How To Survive An Open Office

How To Survive An Open Office

I don’t know if there’s any evidence that open-space office schemes actually facilitate creativity and collaboration, as they are supposedly designed to do. But they have absolutely sparked an unbelievable boom in people complaining about having their privacy undermined.

I’d bet the productivity lost to time spent teeth-grinding over this issue cancels out whatever serendipitous gains result from being up in one another’s business all the time.

Unfortunately, there’s no easy single-shot remedy. But here’s a three-point plan. It’s not pain-free, but it ought to help restore some sanity if you find yourself in this uncomfortable work situation.

Step One: Headphones

Headphones — ”the new walls” of the open-plan era — are a great start. Even if they don’t always work immediately, they still help lay some “do not disturb” groundwork. When someone talks to you while you are wearing headphones or earbuds, always take a moment (maybe raise a “one second please” finger) to theatrically remove them. This underscores the fact that your visitor is interrupting, and better have something to say.
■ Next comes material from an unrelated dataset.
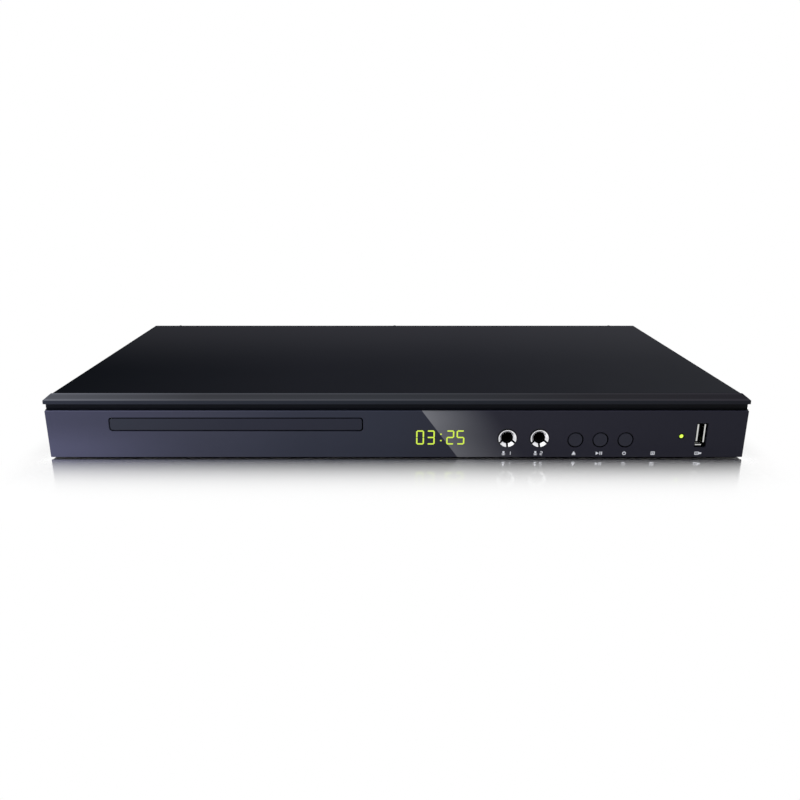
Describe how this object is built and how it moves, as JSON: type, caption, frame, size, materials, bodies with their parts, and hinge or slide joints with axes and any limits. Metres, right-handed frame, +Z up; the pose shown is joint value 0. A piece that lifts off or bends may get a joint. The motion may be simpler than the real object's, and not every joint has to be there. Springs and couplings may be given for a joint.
{
  "type": "disc player",
  "caption": "Flat disc player with a motor-driven tray, lit clock, microphone sockets, push buttons, USB port and rear sockets.",
  "frame": {"origin": "middle of the player's outline, on the surface that its feet stand on", "axes": "+X to the right seen from the front, +Y to the back, +Z up; the front faces -Y"},
  "size_m": [0.43, 0.2298, 0.039],
  "materials": {
    "bare_aluminium": "extruded",
    "belt_rubber": "matte",
    "black_plastic": "moulded black",
    "black_steel": "fine satin black paint",
    "capacitor_sleeve": "printed sleeve, bare top",
    "chrome_nut": "mirror chrome",
    "circuit_board": "green solder mask",
    "dark_button": "satin black",
    "dark_trim": "satin dark grey",
    "ferrite": "dark ferrite and tape",
    "foot_rubber": "matte",
    "jack_body": "moulded black",
    "jack_insulator": "coloured by channel",
    "lamp_lens": "lit yellow-green",
    "motor_can": "drawn can",
    "nickel_shell": "bright nickel",
    "pickup_glass": "coated lens",
    "pickup_metal": "die cast",
    "polished_rod": "ground and polished",
    "smoked_acrylic": "smooth blue-black",
    "tray_plastic": "fine-grained black",
    "white_gear": "natural acetal",
    "zinc_sheet": "zinc-plated sheet"
  },
  "bodies": {
    "housing": {"board_capacitors": "capacitor_sleeve", "board_chips": "black_plastic", "chassis_pan": "zinc_sheet", "clamper_bridge": "zinc_sheet", "display_board": "circuit_board", "display_module": "black_plastic", "display_segments": "lamp_lens", "drive_belt": "belt_rubber", "foot_1": "foot_rubber", "foot_2": "foot_rubber", "foot_3": "foot_rubber", "foot_4": "foot_rubber", "front_lens": "smoked_acrylic", "front_panel": "black_plastic", "hdmi_shell": "nickel_shell", "hdmi_tongue": "black_plastic", "inlet_pins": "nickel_shell", "key_board": "circuit_board", "key_switches": "black_plastic", "loader_frame": "black_plastic", "loading_motor": "motor_can", "main_board": "circuit_board", "mains_inlet": "black_plastic", "mic_board": "circuit_board", "mic_jack_1": "jack_body", "mic_jack_2": "jack_body", "mic_nut_1": "chrome_nut", "mic_nut_2": "chrome_nut", "phono_barrels": "nickel_shell", "phono_block": "black_plastic", "phono_inserts": "jack_insulator", "power_board": "circuit_board", "power_heatsink": "bare_aluminium", "power_transformer": "ferrite", "rear_panel": "black_steel", "status_led": "lamp_lens", "top_cover": "black_steel", "top_trim": "dark_trim", "usb_shell": "nickel_shell", "usb_tongue": "black_plastic"},
    "tray": {"disc_tray": "tray_plastic", "tray_door": "smoked_acrylic"},
    "tray_gear": {"tray_gear": "white_gear"},
    "pulley_gear": {"pulley_gear": "white_gear"},
    "motor_pulley": {"motor_pulley": "white_gear"},
    "cam_slider": {"cam_slider": "white_gear"},
    "traverse": {"traverse_frame": "black_plastic", "guide_rods": "polished_rod", "spindle_motor": "motor_can", "sled_motor": "motor_can"},
    "turntable": {"turntable": "black_plastic"},
    "pickup_sled": {"pickup_sled": "pickup_metal"},
    "pickup_lens": {"pickup_lens": "pickup_glass"},
    "sled_screw": {"sled_screw": "polished_rod"},
    "clamp_puck": {"clamp_puck": "white_gear"},
    "eject_button": {"eject_button": "dark_button"},
    "play_button": {"play_button": "dark_button"},
    "power_button": {"power_button": "dark_button"}
  },
  "joints": [
    {"name": "tray_slide", "type": "slide", "parent": "housing", "child": "tray", "axis": [0, -1, 0], "range_m": [0, 0.135]},
    {"name": "tray_gear_spin", "type": "hinge", "parent": "housing", "child": "tray_gear", "pos_m": [-0.0586, -0.0911, 0.015], "axis": [0, 0, 1], "range_deg": [-774.49, 0]},
    {"name": "pulley_gear_spin", "type": "hinge", "parent": "housing", "child": "pulley_gear", "pos_m": [-0.0756, -0.0911, 0.015], "axis": [0, 0, 1], "range_deg": [0, 1105.99]},
    {"name": "motor_pulley_spin", "type": "hinge", "parent": "housing", "child": "motor_pulley", "pos_m": [-0.1126, -0.0931, 0.015], "axis": [0, 0, 1], "range_deg": [0, 5249.7]},
    {"name": "traverse_tilt", "type": "hinge", "parent": "housing", "child": "traverse", "pos_m": [-0.0986, 0.0589, 0.015], "axis": [-1, 0, 0], "range_deg": [0, 3.6]},
    {"name": "cam_slide", "type": "slide", "parent": "housing", "child": "cam_slider", "axis": [-1, 0, 0], "range_m": [0, 0.0201]},
    {"name": "turntable_spin", "type": "hinge", "parent": "traverse", "child": "turntable", "pos_m": [-0.0986, -0.04521, 0.01346], "axis": [0, -0.0628, 0.998], "continuous": true},
    {"name": "sled_slide", "type": "slide", "parent": "traverse", "child": "pickup_sled", "axis": [0, 0.998, 0.0628], "range_m": [0, 0.035]},
    {"name": "sled_screw_spin", "type": "hinge", "parent": "traverse", "child": "sled_screw", "pos_m": [-0.0656, -0.00505, 0.01218], "axis": [0, 0.998, 0.0628], "range_deg": [0, 4201]},
    {"name": "lens_focus", "type": "slide", "parent": "pickup_sled", "child": "pickup_lens", "axis": [0, -0.0628, 0.998], "range_m": [-0.0004, 0.0004], "stiffness_N_per_m": 40},
    {"name": "puck_spin", "type": "hinge", "parent": "housing", "child": "clamp_puck", "pos_m": [-0.0986, -0.0451, 0.029], "axis": [0, 0, 1], "continuous": true},
    {"name": "eject_press", "type": "slide", "parent": "housing", "child": "eject_button", "axis": [0, 1, 0], "range_m": [0, 0.0006], "stiffness_N_per_m": 800},
    {"name": "play_press", "type": "slide", "parent": "housing", "child": "play_button", "axis": [0, 1, 0], "range_m": [0, 0.0006], "stiffness_N_per_m": 800},
    {"name": "power_press", "type": "slide", "parent": "housing", "child": "power_button", "axis": [0, 1, 0], "range_m": [0, 0.0006], "stiffness_N_per_m": 800}
  ],
  "couplings": [
    {"joint": "tray_gear_spin", "follows": "tray_slide", "rad_per_m": -100},
    {"joint": "pulley_gear_spin", "follows": "tray_slide", "rad_per_m": 142.86},
    {"joint": "motor_pulley_spin", "follows": "tray_slide", "rad_per_m": 678.57},
    {"joint": "cam_slide", "follows": "traverse_tilt", "m_per_rad": 0.31831},
    {"joint": "sled_screw_spin", "follows": "sled_slide", "rad_per_m": 2094.4}
  ]
}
And as dumb as this might sound, consider how conspicuous your headphones or earbuds are. Interestingly, Apple’s gleaming white and visually distracting AirPods have lately started to transport the don’t-talk-to-me message outside the workplace to everywhere.

The AirPods Barrier,” as Buzzfeed recently called it, is “making life weird for people interacting with those wearing them. Are they listening to me? Are they listening to music? A podcast? Just hanging? It’s tough to know.” Hostile Planet host Bear Grylls bluntly confessed to The Wall Street Journal that this human-repelling property of AirPods is at the heart of his enthusiasm for them: “They changed my life. And I hate to say this, but if I have them on in the airport people are less likely to come chat me up.”
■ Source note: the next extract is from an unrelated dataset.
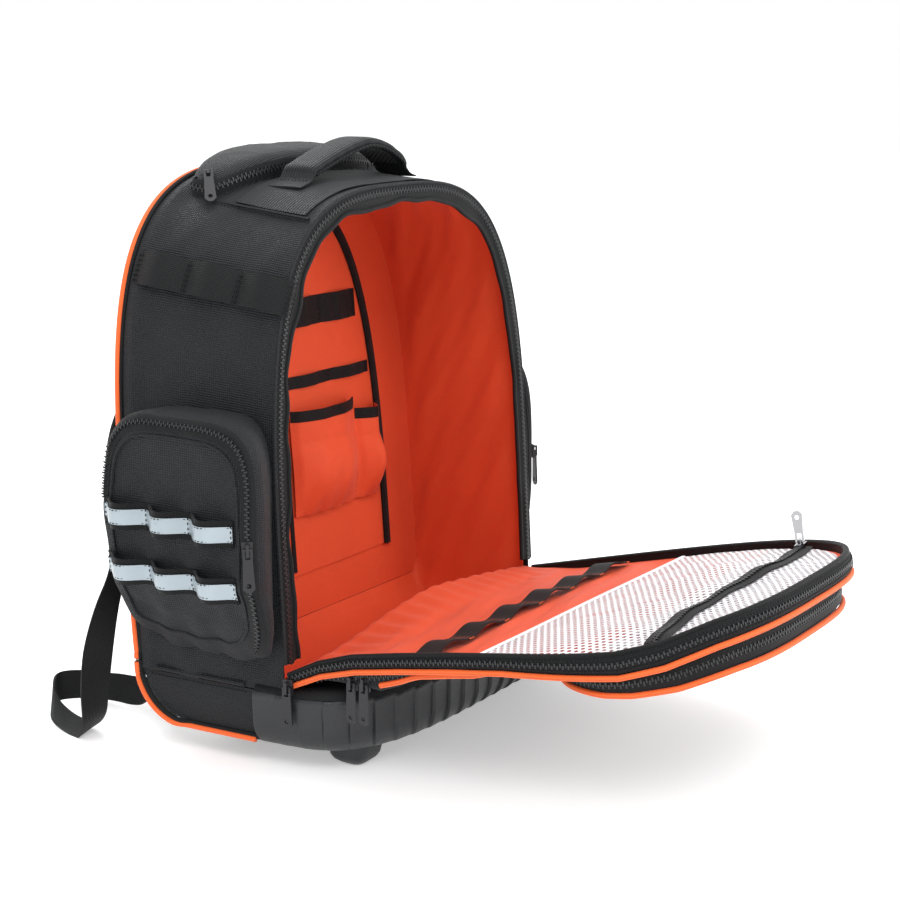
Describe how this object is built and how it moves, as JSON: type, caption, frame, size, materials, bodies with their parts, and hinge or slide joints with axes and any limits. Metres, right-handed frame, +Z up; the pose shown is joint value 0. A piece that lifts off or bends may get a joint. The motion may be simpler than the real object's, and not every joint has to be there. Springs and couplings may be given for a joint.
{
  "type": "tool backpack",
  "caption": "Arched soft-sided tool backpack on a ribbed moulded base, front door unzipped and folded out, with organizer, loops, side pockets and straps.",
  "frame": {"origin": "middle of the bounding box, on the floor", "axes": "+Z up, the opening faces -Y and the door lies out towards -Y, +Y is the wearer's back"},
  "size_m": [0.4704, 0.6372, 0.4913],
  "materials": {
    "black_cordura": "woven, slightly coated",
    "black_ripstop": "fine ripstop weave",
    "orange_lining": "smooth coated weave",
    "orange_piping": "satin",
    "moulded_base": "satin moulded",
    "black_tape": "ribbed tape and coil zip",
    "black_elastic": "ribbed elastic and webbing",
    "reflective_tape": "retroreflective grey",
    "white_mesh": "open hexagonal net",
    "spacer_mesh": "padded air mesh",
    "buckle": "satin",
    "black_metal": "black enamel",
    "bright_metal": "polished"
  },
  "bodies": {
    "bag": {"body_gusset": "black_cordura", "bottom_panel": "black_ripstop", "lining": "orange_lining", "back_panel": "spacer_mesh", "rear_piping": "orange_piping", "opening_zip": "black_tape", "base_boot": "moulded_base", "base_tape": "black_tape", "sill_panel": "black_cordura", "door_zip_rim": "black_tape", "door_panel": "black_cordura", "door_lining": "orange_lining", "door_piping": "orange_piping", "door_pocket": "black_cordura", "door_pocket_piping": "orange_piping", "lower_pocket": "black_cordura", "lower_pocket_piping": "orange_piping", "door_tool_band": "black_elastic", "mesh_pocket": "white_mesh", "mesh_pocket_zip": "black_tape", "side_pocket_left": "black_cordura", "side_pocket_right": "black_cordura", "tool_loops_upper": "black_elastic", "reflective_strip_upper": "reflective_tape", "tool_loops_lower": "black_elastic", "reflective_strip_lower": "reflective_tape", "daisy_chain": "black_elastic", "top_panel": "black_cordura", "top_pocket": "black_cordura", "carry_handle": "black_cordura", "organizer_panel": "orange_lining", "organizer_binding": "black_elastic", "organizer_tape": "black_elastic", "organizer_elastic_upper_left": "black_elastic", "organizer_elastic_upper_right": "black_elastic", "organizer_elastic_lower_left": "black_elastic", "organizer_elastic_lower_right": "black_elastic", "organizer_pockets_left": "orange_lining", "organizer_pockets_right": "orange_lining", "shoulder_strap_left": "spacer_mesh", "ladder_lock_left": "buckle", "strap_webbing_left": "black_elastic", "shoulder_strap_right": "spacer_mesh", "ladder_lock_right": "buckle", "strap_webbing_right": "black_elastic", "zip_slider_opening": "black_metal", "zip_slider_lower_pocket_rear": "black_metal", "zip_slider_lower_pocket_front": "black_metal", "zip_slider_side_pocket_left": "black_metal", "zip_slider_side_pocket_right": "black_metal", "zip_slider_top_pocket": "black_metal", "zip_slider_mesh_pocket": "bright_metal"},
    "pull_opening": {"zip_pull_opening": "black_metal"},
    "pull_lower_pocket_rear": {"zip_pull_lower_pocket_rear": "black_metal"},
    "pull_lower_pocket_front": {"zip_pull_lower_pocket_front": "black_metal"},
    "pull_side_pocket_left": {"zip_pull_side_pocket_left": "black_metal"},
    "pull_side_pocket_right": {"zip_pull_side_pocket_right": "black_metal"},
    "pull_top_pocket": {"zip_pull_top_pocket": "black_metal"},
    "pull_mesh_pocket": {"zip_pull_mesh_pocket": "bright_metal"}
  },
  "joints": [
    {"name": "opening_pull_hinge", "type": "hinge", "parent": "bag", "child": "pull_opening", "pos_m": [-0.1816, 0.0416, 0.076], "axis": [-0.1483, 0.9889, 0], "range_deg": [0, 120]},
    {"name": "lower_pocket_rear_pull_hinge", "type": "hinge", "parent": "bag", "child": "pull_lower_pocket_rear", "pos_m": [-0.1694, -0.0119, 0.087], "axis": [0, 1, 0], "range_deg": [0, 80]},
    {"name": "lower_pocket_front_pull_hinge", "type": "hinge", "parent": "bag", "child": "pull_lower_pocket_front", "pos_m": [-0.1694, -0.0239, 0.088], "axis": [0, 1, 0], "range_deg": [0, 80]},
    {"name": "side_pocket_left_pull_hinge", "type": "hinge", "parent": "bag", "child": "pull_side_pocket_left", "pos_m": [-0.2242, 0.0422, 0.197], "axis": [-0.6605, 0.7505, -0.0225], "range_deg": [0, 140]},
    {"name": "side_pocket_right_pull_hinge", "type": "hinge", "parent": "bag", "child": "pull_side_pocket_right", "pos_m": [0.2118, 0.0515, 0.193], "axis": [-0.5998, -0.7998, 0.024], "range_deg": [0, 140]},
    {"name": "top_pocket_pull_hinge", "type": "hinge", "parent": "bag", "child": "pull_top_pocket", "pos_m": [-0.0987, 0.1786, 0.4676], "axis": [-0.6475, 0.7582, -0.0768], "range_deg": [0, 110]},
    {"name": "mesh_pocket_pull_hinge", "type": "hinge", "parent": "bag", "child": "pull_mesh_pocket", "pos_m": [0.1505, -0.2435, 0.1614], "axis": [-0.1531, 0.9569, -0.2466], "range_deg": [-50, 50]}
  ]
}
This is all obnoxious and gross, and another step backward for civil discourse and humanity in general.
It is also, in this instance, your goal.

Step Two: Speak Up

As is often the case, the best way to communicate your boundaries is to actually communicate your boundaries.

If people from another department are hanging around your workspace blathering, you can simply say: “Hey y’all, no offence, but I’m trying to focus on something here and the conversation is making it hard for me to concentrate. Can you talk in the conference room [or wherever]?” Say it in a friendly way, with a smile. This isn’t a fight. It’s common courtesy!

The shoulder-tapper is trickier. You can try non-verbal cues: obvious disinterest in whatever the interruption is about, combined with dramatically irritated urgency about getting back to what you were doing. (And maybe throw in a Merkel flinch response to the handsy attention-getting.)

If this person’s neediness is really interfering with your job, you may have to be more direct. It’s totally okay to say, “No offence, but it’s sometimes hard for me to concentrate when the office is noisy. If I have headphones on, can you hold off on anything that’s not work-related until later?”

Again, don’t make it a confrontation. But don’t deny yourself the right to articulate basic ground rules.

Step Three: Be Generous

Now that I’ve harangued you into laying down the law — try to compromise sometimes.

Go ahead and let your colleague show you a funny picture now and then. Tolerate a co-worker’s less-than-stellar account of a weekend adventure. Remove your headphones and devote a minute or two to listening to a fellow human being who, like you, is simply trying to make it through this life in a manner that is personally enjoyable and does as little harm as possible.

We all need to be indulged sometimes. And you don’t want to end up sending the signal that you’re just flat-out antisocial and have no time for anybody else. Give a little.

But just a little. Then cut that mess off and get back to work.